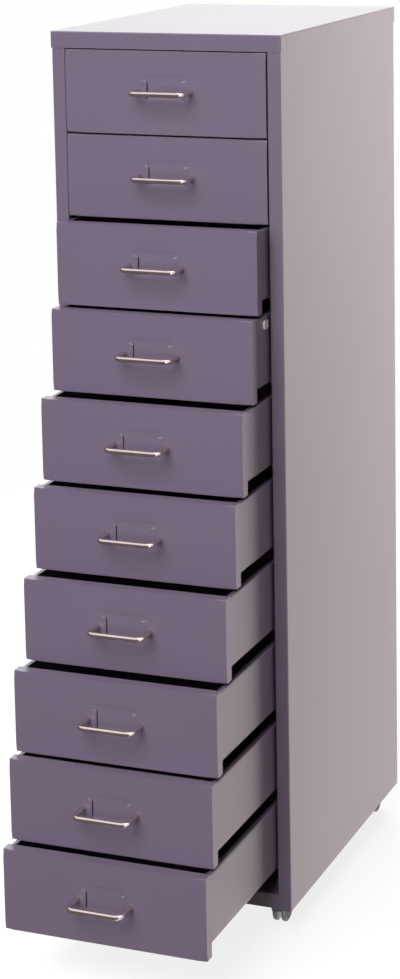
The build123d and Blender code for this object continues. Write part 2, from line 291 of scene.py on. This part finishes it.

============================================================

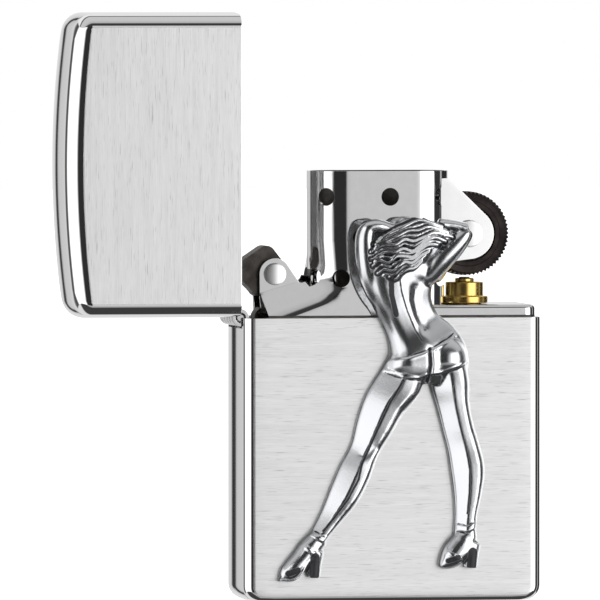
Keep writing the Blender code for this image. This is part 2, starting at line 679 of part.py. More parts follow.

============================================================

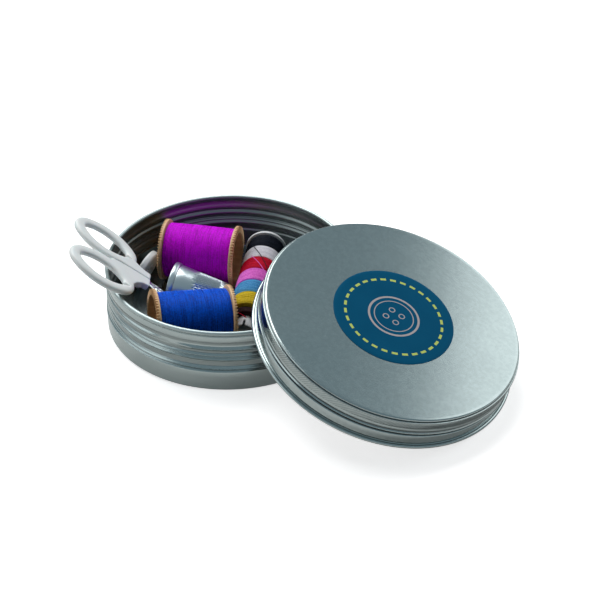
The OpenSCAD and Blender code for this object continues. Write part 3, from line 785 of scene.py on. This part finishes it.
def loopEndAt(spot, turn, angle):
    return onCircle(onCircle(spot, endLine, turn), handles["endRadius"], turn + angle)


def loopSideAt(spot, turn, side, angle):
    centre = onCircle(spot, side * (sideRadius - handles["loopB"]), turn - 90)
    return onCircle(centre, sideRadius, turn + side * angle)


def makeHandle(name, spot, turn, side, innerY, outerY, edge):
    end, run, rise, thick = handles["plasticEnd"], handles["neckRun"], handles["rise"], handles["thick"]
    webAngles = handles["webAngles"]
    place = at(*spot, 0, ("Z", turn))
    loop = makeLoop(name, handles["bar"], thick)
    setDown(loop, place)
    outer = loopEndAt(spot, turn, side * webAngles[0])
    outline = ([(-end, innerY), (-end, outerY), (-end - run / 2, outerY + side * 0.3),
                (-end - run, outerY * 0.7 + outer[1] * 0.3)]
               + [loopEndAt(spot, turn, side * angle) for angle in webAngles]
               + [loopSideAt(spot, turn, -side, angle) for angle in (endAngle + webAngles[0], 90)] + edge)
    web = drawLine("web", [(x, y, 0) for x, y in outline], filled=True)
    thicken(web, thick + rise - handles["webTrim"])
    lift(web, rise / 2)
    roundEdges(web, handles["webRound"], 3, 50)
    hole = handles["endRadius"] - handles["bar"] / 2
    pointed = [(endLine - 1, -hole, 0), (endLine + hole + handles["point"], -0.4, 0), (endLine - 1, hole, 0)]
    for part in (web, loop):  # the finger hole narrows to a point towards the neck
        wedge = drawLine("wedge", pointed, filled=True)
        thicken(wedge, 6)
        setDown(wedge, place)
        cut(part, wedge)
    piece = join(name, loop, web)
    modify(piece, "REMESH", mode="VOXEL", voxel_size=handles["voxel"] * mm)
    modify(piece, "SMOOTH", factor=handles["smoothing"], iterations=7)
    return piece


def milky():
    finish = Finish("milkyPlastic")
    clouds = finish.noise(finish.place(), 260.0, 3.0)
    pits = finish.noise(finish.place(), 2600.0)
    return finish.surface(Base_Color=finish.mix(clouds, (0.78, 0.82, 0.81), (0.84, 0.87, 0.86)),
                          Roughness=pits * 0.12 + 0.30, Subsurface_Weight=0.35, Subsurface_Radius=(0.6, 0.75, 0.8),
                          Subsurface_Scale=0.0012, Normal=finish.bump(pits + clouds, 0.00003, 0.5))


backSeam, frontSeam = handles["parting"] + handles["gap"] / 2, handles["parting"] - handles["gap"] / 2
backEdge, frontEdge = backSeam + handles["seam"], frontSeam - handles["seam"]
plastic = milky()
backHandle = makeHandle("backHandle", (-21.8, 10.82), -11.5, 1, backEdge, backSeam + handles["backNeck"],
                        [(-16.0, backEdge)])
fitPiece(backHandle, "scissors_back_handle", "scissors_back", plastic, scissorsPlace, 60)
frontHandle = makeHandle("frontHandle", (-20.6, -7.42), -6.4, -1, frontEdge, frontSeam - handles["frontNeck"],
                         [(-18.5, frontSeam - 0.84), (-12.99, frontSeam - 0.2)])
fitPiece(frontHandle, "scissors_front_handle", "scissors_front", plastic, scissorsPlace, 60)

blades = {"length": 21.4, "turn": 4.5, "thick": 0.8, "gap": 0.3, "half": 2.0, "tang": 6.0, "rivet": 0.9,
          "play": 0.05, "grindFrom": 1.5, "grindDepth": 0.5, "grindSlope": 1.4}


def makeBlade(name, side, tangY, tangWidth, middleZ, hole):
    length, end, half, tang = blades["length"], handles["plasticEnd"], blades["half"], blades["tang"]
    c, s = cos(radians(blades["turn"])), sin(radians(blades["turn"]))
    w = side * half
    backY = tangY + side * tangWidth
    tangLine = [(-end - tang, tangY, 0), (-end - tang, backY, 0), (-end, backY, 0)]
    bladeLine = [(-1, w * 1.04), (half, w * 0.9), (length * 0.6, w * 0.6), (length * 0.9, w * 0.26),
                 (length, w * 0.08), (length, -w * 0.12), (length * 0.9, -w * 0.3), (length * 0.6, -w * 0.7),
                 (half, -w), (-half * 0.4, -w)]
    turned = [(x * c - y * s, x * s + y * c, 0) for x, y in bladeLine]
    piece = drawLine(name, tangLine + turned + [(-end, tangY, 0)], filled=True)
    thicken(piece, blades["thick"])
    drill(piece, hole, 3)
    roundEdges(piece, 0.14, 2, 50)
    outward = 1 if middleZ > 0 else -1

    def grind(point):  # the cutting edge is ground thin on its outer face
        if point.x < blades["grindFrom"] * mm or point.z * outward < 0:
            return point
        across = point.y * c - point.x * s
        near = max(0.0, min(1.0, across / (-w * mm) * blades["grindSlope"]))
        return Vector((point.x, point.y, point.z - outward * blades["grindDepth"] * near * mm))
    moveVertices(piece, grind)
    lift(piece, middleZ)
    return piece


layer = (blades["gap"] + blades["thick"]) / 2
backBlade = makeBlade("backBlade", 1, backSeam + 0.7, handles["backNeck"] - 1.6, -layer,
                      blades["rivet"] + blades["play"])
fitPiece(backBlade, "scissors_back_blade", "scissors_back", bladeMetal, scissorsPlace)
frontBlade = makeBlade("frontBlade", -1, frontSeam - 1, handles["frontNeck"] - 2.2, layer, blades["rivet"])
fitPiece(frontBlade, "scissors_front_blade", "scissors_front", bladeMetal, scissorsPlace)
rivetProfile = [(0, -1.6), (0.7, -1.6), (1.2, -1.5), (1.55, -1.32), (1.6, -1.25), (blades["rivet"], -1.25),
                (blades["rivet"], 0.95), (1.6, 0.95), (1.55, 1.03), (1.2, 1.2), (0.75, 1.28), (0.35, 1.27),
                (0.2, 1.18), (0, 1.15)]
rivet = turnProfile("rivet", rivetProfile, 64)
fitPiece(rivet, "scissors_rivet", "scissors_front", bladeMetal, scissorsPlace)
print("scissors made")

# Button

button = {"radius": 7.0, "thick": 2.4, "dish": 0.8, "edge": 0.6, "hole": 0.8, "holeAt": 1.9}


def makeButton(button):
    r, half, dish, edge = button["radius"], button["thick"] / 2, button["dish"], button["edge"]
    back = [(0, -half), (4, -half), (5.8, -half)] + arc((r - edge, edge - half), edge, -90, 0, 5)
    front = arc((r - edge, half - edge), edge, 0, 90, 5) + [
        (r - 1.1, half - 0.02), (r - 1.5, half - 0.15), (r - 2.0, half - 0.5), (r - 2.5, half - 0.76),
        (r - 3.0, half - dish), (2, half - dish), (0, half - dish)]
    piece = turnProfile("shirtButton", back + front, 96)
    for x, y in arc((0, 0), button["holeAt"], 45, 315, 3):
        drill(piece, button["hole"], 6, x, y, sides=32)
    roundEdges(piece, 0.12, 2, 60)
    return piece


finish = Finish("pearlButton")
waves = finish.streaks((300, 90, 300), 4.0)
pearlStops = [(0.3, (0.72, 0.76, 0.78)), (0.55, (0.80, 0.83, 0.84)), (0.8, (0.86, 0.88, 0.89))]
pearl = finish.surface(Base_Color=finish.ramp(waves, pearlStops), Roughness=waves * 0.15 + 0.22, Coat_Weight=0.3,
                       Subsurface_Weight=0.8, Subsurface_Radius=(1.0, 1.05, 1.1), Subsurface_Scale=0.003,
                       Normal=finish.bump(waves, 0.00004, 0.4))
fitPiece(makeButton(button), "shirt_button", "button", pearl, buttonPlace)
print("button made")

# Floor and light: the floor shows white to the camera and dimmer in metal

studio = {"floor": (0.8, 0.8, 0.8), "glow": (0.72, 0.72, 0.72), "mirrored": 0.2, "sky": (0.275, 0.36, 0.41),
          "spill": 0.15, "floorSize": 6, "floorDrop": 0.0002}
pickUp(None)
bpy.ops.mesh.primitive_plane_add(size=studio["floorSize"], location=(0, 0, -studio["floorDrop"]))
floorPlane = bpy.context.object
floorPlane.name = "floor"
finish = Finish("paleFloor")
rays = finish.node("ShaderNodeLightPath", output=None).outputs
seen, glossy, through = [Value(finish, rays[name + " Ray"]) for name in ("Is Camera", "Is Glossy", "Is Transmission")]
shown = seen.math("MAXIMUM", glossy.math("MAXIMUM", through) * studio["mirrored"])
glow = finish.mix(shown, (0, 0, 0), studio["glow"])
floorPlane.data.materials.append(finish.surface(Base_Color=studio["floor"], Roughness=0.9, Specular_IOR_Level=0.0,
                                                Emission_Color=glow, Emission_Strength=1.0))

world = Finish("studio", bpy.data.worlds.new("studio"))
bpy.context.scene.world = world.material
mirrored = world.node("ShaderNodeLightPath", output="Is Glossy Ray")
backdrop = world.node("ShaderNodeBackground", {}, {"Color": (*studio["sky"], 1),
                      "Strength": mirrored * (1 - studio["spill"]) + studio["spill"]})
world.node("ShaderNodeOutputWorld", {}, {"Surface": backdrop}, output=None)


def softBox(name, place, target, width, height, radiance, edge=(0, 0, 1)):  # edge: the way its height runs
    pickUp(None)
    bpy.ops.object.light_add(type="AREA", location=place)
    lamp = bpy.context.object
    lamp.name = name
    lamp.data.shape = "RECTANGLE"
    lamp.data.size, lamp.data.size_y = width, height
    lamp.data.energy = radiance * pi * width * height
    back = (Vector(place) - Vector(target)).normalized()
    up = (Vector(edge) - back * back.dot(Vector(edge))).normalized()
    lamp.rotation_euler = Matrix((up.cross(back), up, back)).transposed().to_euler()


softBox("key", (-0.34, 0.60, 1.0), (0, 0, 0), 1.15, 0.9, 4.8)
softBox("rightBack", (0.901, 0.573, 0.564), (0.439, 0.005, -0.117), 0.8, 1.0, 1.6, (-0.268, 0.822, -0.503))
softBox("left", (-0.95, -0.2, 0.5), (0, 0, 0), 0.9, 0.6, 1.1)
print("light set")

============================================================

= Goal =
Begin at the line that has "The OpenSCAD and" in the entries above; stop after the line that has "return onCircle(centre, sideRadius, turn". Transcribe exactly those lines and no others.

= Exercise result =
The OpenSCAD and Blender code for this object continues. Write part 3, from line 785 of scene.py on. This part finishes it.
def loopEndAt(spot, turn, angle):
    return onCircle(onCircle(spot, endLine, turn), handles["endRadius"], turn + angle)


def loopSideAt(spot, turn, side, angle):
    centre = onCircle(spot, side * (sideRadius - handles["loopB"]), turn - 90)
    return onCircle(centre, sideRadius, turn + side * angle)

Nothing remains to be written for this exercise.